Closed albbas closed 12 years ago
Date: 2012-11-02 19:43:25 +0100
From: Sjur Nørstebø Moshagen <
There's something fishy about the new infra when it comes to Greenlandic.
In the old infra, both hfst and xerox fst's are working fine. In the new infra, both hfst and xerox fst's cause a segmentation fault when analysing words. The source code is exactly the same.
The raw transducer (src/analyser-raw-desc.xfst) opens in xfst, and print random-* works fine.

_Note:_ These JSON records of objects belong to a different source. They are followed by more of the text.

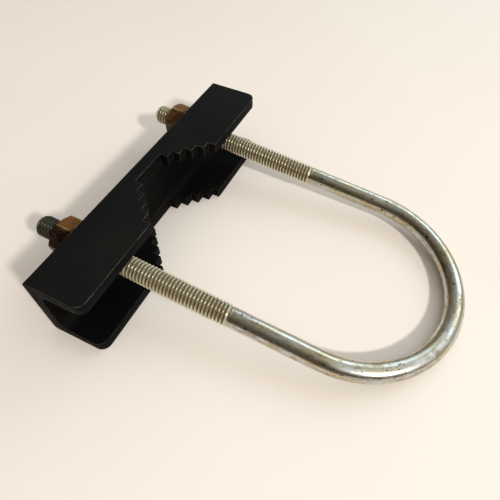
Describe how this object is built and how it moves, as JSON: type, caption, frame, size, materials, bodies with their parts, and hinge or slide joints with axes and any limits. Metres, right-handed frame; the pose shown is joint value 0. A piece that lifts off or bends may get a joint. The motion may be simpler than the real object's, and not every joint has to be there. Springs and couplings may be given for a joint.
{
  "type": "u-bolt mast clamp",
  "caption": "U-bolt clamp with a toothed channel saddle: grips a round mast, pole or pipe between the bow and the saddle's notch as the nuts are tightened.",
  "frame": {"origin": "on the table, under the middle of the clamp's bounding box", "axes": "+X square to the web, toward the bow, +Y from the near leg to the far leg, +Z across the flanges, up as the clamp lies on a table"},
  "size_m": [0.1114, 0.086, 0.022],
  "materials": {
    "bright_zinc": "bright zinc plating on drawn steel rod",
    "black_paint": "satin black paint on pressed steel",
    "washer_zinc": "dull zinc plating",
    "golden_zinc": "yellow zinc plating with rust stains"
  },
  "bodies": {
    "saddle_and_washers": {"saddle": "black_paint", "flat_washer_near": "washer_zinc", "spring_washer_near": "washer_zinc", "flat_washer_far": "washer_zinc", "spring_washer_far": "washer_zinc"},
    "bolt": {"u_bolt": "bright_zinc"},
    "near_nut": {"hex_nut_near": "golden_zinc"},
    "far_nut": {"hex_nut_far": "golden_zinc"}
  },
  "joints": [
    {"name": "near_nut_turn", "type": "hinge", "parent": "saddle_and_washers", "child": "near_nut", "pos_m": [-0.0464, -0.02365, 0.01176], "axis": [0.9958, 0, -0.0912], "range_deg": [-2160, 15120]},
    {"name": "far_nut_turn", "type": "hinge", "parent": "saddle_and_washers", "child": "far_nut", "pos_m": [-0.0464, 0.03165, 0.01176], "axis": [0.9958, 0, -0.0912], "range_deg": [-2160, 15120]},
    {"name": "bolt_draw", "type": "slide", "parent": "saddle_and_washers", "child": "bolt", "axis": [-0.9958, 0, 0.0912], "range_m": [-0.006, 0.042]}
  ],
  "couplings": [
    {"joint": "near_nut_turn", "follows": "bolt_draw", "rad_per_m": 6283.2},
    {"joint": "far_nut_turn", "follows": "bolt_draw", "rad_per_m": 6283.2}
  ]
}
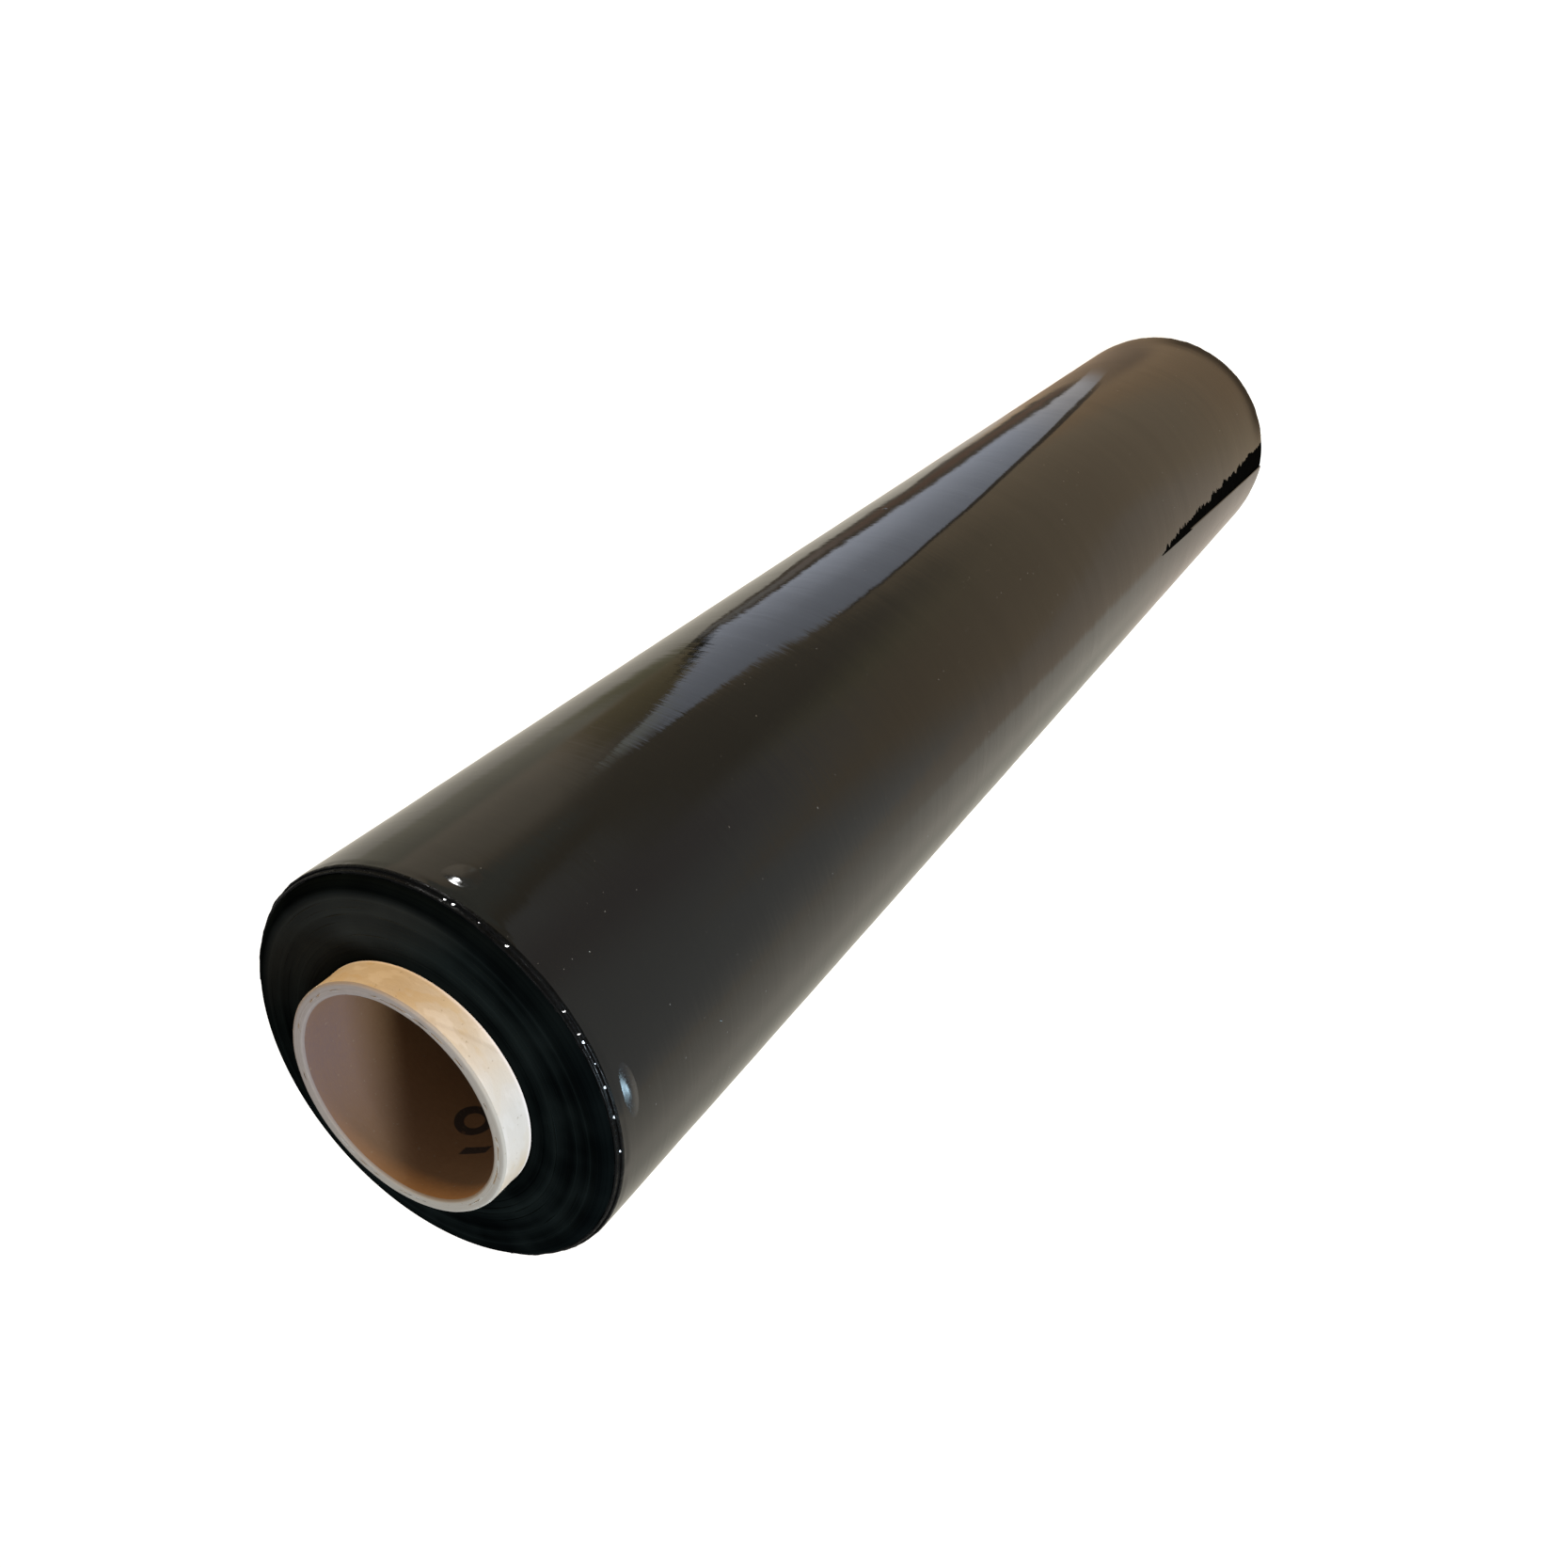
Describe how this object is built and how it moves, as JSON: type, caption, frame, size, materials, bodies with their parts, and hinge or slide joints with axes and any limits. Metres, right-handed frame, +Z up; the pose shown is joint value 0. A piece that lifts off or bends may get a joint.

Date: 2012-11-05 12:17:22 +0100
From: Sjur Nørstebø Moshagen <
Ok, here are some more details:
Printing random upper-lower pairs works fine:
kal sjur$ hfst-fst2strings -r 20 src/analyser-raw-gt-desc.hfst
&+PUNCT:&
'+PUNCT:'
;+CLB:;
AAU+SUAQ+N+Abs+Sg+LI:AAUersuarli
F+N+Abbr:F
KGÆÖÆ2%+Num+Abs:KGÆÖÆ2%
Lyrskovgade+LIAR+nv+VIP=GUNNAIR+vv+V+Con+3Pl:LyrskovgdePROPlirvikkunnaarc2pt
N9%+Num+RIAR+SSAAR=VIP=SUR+vv+RIAQ+vn+USAAQ+nn+GE=GALUAQ+nv+N+Abs+Sg+1SgPoss+TTAARLU:N9%-erirssaavissorriaqusaqg2igluqg2aCLITttaarlu
TA+una+DemAdv+Via+Sg+LIUNA:tssuunCLITliuna
TA+innga+DemInterj:taka
UQFSÄ+N+ACR+Abs:UQFSÄ
ta+Interj+UKU:nuku
una+DemInterj:uffa
}+PUNCT+RIGHT:}
Ä7812+Num+RIAAT+LIRI+nv+RIAR=SINNAA=NNGIT+vv+GALUAQ+vn+SUNNIP+nv+LLAQQIP=NIRAR+vv+PALUK+vn+VIK=SUAQ+nn+TUR+nv+LLUAR=TIGE+vv+NIRPAAQ+vn+U+nv+ALLAP=GALUAR+vv+TUQ+vn+N+Abs+Sg+LUGOOQ:Ä7812-eritsereriarsinnnngikkluqsunnipllaqqinnerrpalukvissuaqtorluartiginerpallkkaluartorlugooq
ÆQ7+Num+Trm+AASIILLU:ÆQ7-inunCLITasiillu
ø+N+Abbr:ø.
ø+N+Abbr:ø
Running lookup on the raw analyser also works fine, it seems (please note that the raw HFST transducer is a generator, not an analyzer):
$ hfst-lookup src/analyser-raw-gt-desc.hfst una+DemInterj una+DemInterj tss 0,000000 una+DemInterj tssa 0,000000 una+DemInterj tass 0,000000 una+DemInterj tassa 0,000000 una+DemInterj uff 0,000000 una+DemInterj uffa 0,000000
TA+innga+DemInterj TA+innga+DemInterj tk 0,000000 TA+innga+DemInterj tka 0,000000 TA+innga+DemInterj tak 0,000000 TA+innga+DemInterj taka 0,000000 TA+innga+DemInterj tak 0,000000 TA+innga+DemInterj taka 0,000000 TA+innga+DemInterj taak 0,000000 TA+innga+DemInterj taaka 0,000000
No segmentation fault, but a lot of spurious (?) strings that probably should be cleaned up. The output seems to indicate that there are a number of too powerful rewrite rules, generating too many word forms, and potentially infinite recursion (which could explain the segmentation fault).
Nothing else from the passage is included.